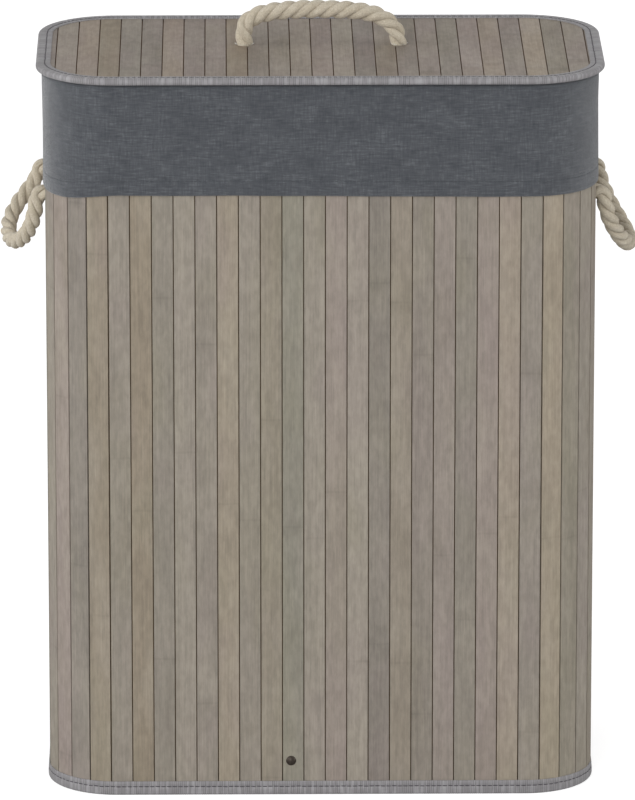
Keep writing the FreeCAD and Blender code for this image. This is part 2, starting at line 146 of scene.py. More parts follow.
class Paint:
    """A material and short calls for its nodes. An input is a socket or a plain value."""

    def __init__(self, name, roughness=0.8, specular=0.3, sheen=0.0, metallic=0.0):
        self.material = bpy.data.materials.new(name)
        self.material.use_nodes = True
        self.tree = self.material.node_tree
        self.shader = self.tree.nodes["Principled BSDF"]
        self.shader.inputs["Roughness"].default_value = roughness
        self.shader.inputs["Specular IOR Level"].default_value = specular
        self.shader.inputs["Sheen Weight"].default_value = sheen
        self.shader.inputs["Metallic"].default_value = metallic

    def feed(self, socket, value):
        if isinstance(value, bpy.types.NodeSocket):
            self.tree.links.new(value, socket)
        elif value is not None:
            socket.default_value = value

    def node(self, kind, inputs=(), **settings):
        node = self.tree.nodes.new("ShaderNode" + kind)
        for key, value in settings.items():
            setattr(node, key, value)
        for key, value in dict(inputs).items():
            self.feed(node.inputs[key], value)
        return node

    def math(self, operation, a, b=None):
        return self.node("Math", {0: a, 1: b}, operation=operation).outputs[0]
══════
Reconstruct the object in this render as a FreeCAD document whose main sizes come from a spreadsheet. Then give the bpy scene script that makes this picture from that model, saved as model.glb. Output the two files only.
══════
From the entries above, extract every line where the word "this" appears.

Keep writing the FreeCAD and Blender code for this image. This is part 2, starting at line 146 of scene.py. More parts follow.
Reconstruct the object in this render as a FreeCAD document whose main sizes come from a spreadsheet. Then give the bpy scene script that makes this picture from that model, saved as model.glb. Output the two files only.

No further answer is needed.